■ **Aim**: Transcribe verbatim every line from the line containing "imported = [obj" to the end of the entries, including both endpoints. Output nothing beyond those lines.

** start **

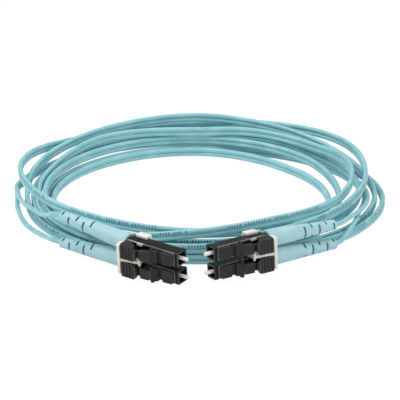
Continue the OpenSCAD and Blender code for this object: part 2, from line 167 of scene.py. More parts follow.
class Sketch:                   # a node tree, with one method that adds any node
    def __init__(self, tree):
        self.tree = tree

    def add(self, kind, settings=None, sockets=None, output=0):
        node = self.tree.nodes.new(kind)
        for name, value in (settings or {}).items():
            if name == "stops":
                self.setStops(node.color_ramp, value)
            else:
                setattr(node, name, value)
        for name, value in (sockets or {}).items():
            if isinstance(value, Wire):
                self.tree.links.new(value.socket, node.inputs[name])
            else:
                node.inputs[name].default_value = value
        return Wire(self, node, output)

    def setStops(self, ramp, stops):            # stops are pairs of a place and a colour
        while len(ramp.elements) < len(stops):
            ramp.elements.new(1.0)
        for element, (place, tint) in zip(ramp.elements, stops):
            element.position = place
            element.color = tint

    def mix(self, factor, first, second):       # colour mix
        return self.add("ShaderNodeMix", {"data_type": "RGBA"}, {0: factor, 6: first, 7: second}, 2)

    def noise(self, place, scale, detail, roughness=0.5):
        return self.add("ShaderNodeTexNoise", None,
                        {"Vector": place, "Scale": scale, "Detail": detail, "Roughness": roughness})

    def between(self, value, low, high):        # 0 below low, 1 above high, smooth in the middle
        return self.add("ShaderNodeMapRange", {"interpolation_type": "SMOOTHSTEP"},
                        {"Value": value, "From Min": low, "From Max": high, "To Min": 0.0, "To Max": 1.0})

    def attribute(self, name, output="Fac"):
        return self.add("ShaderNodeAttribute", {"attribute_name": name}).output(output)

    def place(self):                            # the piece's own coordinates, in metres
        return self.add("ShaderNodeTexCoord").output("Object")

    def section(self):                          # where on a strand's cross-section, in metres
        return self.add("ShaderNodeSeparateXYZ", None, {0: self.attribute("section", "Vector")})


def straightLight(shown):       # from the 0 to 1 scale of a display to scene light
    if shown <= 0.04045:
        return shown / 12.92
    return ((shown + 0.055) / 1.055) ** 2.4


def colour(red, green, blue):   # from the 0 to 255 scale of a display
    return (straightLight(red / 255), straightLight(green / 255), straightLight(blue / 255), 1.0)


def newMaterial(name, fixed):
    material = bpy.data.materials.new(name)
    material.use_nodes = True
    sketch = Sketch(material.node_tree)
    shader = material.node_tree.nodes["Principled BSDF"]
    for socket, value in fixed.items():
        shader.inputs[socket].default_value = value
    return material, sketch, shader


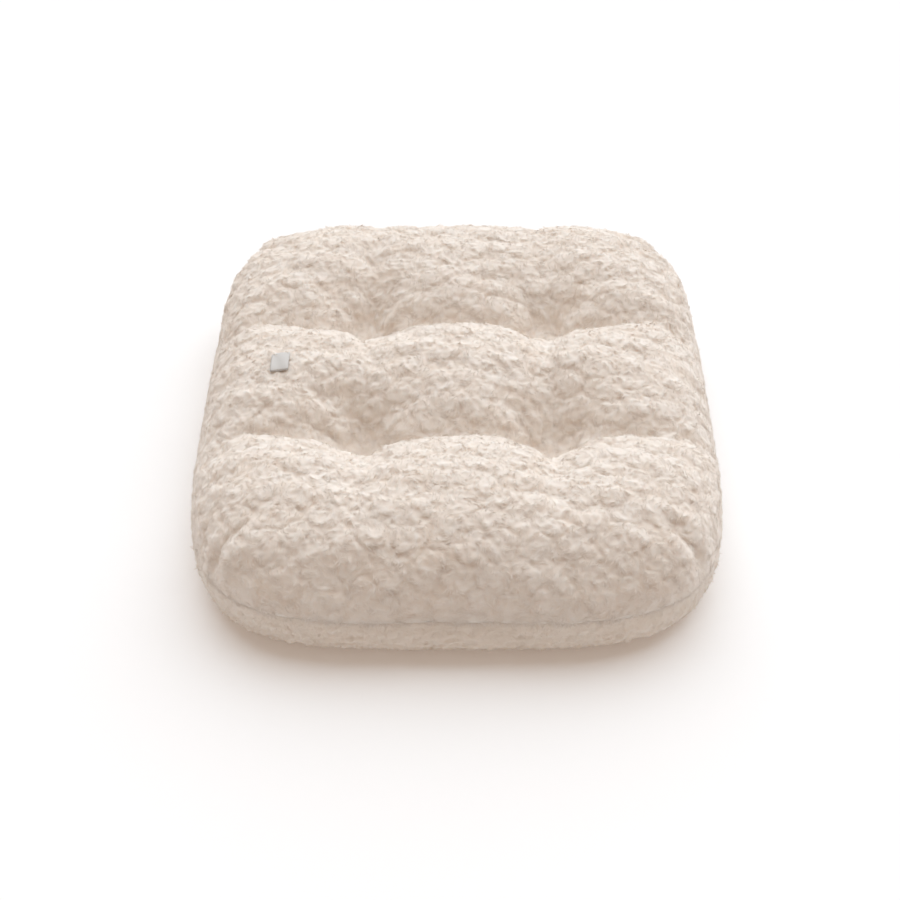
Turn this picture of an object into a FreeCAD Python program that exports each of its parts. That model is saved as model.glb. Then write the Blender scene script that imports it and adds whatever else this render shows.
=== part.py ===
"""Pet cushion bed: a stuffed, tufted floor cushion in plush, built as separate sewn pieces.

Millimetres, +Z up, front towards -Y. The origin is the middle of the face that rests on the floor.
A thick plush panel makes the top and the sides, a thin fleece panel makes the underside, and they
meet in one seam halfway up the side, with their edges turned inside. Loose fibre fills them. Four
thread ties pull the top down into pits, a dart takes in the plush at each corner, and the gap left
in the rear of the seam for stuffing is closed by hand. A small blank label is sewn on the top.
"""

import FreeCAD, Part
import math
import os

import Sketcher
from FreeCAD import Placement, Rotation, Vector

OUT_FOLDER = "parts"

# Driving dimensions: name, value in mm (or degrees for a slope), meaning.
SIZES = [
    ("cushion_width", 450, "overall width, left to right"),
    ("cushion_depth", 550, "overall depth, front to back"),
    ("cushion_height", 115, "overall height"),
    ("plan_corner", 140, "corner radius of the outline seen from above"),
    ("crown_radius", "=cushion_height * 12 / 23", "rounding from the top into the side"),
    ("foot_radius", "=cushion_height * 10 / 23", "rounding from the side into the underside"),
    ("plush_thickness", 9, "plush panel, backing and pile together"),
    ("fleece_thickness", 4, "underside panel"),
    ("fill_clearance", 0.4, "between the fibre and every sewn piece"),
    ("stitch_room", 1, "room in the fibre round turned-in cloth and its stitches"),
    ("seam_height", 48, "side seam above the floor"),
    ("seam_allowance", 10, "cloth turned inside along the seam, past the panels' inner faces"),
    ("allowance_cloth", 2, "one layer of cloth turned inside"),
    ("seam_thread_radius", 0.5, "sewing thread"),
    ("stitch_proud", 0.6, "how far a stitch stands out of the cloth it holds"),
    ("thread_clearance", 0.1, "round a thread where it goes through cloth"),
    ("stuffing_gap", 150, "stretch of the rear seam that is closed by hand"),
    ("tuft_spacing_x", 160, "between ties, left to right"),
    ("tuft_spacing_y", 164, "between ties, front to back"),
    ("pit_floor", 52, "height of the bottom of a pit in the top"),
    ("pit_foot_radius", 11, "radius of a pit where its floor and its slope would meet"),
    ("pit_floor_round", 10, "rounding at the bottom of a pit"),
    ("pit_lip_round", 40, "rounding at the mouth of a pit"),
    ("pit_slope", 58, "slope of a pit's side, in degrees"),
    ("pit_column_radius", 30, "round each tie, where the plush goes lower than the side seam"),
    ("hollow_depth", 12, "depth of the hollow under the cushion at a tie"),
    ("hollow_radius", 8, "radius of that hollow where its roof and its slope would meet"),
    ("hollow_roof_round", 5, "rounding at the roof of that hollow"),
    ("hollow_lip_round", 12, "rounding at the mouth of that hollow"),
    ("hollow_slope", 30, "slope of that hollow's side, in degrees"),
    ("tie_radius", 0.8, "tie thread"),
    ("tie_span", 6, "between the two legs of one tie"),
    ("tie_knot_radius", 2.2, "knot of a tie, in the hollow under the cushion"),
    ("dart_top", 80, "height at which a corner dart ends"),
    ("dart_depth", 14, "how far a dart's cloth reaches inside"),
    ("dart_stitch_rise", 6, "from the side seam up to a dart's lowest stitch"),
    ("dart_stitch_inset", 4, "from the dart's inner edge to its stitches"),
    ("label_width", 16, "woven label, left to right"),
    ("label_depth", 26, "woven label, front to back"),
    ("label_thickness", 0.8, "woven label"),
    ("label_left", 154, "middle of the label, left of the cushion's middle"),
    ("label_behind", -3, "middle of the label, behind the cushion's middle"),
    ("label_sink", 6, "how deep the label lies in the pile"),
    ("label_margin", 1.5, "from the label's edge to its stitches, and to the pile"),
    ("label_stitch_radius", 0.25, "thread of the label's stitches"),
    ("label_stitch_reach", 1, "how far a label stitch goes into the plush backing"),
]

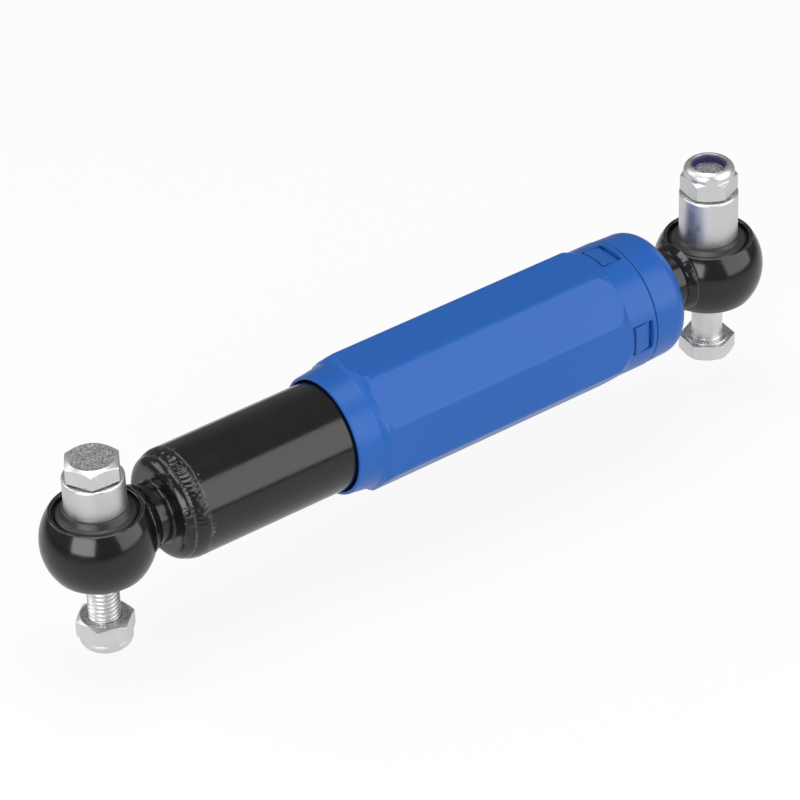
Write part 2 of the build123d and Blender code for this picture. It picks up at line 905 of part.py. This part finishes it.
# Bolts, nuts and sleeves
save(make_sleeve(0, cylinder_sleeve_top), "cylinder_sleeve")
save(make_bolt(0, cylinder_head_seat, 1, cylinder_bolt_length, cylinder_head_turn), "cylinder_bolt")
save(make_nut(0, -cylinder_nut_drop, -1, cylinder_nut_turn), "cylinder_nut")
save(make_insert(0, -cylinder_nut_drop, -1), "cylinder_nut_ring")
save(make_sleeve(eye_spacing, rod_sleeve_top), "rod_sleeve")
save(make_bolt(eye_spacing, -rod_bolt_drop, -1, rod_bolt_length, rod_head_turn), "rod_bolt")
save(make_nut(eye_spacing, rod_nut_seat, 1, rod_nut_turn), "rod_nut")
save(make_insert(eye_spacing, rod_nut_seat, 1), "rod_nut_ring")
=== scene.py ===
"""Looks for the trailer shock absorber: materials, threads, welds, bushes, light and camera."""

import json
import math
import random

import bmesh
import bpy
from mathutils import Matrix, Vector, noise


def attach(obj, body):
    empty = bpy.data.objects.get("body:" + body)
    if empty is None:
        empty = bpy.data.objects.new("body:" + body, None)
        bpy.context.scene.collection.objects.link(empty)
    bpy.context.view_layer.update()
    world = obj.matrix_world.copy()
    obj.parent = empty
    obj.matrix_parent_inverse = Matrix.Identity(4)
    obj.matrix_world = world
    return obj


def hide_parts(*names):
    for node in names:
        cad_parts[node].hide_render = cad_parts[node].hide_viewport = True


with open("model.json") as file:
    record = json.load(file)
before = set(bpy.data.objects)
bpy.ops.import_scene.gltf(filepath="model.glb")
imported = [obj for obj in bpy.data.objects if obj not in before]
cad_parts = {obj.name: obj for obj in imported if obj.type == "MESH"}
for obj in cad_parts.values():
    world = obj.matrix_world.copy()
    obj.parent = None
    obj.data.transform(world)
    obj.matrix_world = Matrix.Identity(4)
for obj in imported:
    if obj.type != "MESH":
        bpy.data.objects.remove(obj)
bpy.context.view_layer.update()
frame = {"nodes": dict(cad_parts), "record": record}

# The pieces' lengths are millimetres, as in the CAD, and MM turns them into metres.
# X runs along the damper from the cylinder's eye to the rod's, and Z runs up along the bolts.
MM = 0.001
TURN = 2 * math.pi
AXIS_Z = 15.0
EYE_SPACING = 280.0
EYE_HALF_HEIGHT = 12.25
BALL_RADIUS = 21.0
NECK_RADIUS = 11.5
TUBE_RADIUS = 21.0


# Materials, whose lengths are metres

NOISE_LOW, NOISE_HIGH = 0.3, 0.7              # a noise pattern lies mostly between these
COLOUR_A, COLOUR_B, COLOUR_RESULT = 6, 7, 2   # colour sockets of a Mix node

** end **

■ **Output for this task**:
imported = [obj for obj in bpy.data.objects if obj not in before]
cad_parts = {obj.name: obj for obj in imported if obj.type == "MESH"}
for obj in cad_parts.values():
    world = obj.matrix_world.copy()
    obj.parent = None
    obj.data.transform(world)
    obj.matrix_world = Matrix.Identity(4)
for obj in imported:
    if obj.type != "MESH":
        bpy.data.objects.remove(obj)
bpy.context.view_layer.update()
frame = {"nodes": dict(cad_parts), "record": record}

# The pieces' lengths are millimetres, as in the CAD, and MM turns them into metres.
# X runs along the damper from the cylinder's eye to the rod's, and Z runs up along the bolts.
MM = 0.001
TURN = 2 * math.pi
AXIS_Z = 15.0
EYE_SPACING = 280.0
EYE_HALF_HEIGHT = 12.25
BALL_RADIUS = 21.0
NECK_RADIUS = 11.5
TUBE_RADIUS = 21.0


# Materials, whose lengths are metres

NOISE_LOW, NOISE_HIGH = 0.3, 0.7              # a noise pattern lies mostly between these
COLOUR_A, COLOUR_B, COLOUR_RESULT = 6, 7, 2   # colour sockets of a Mix node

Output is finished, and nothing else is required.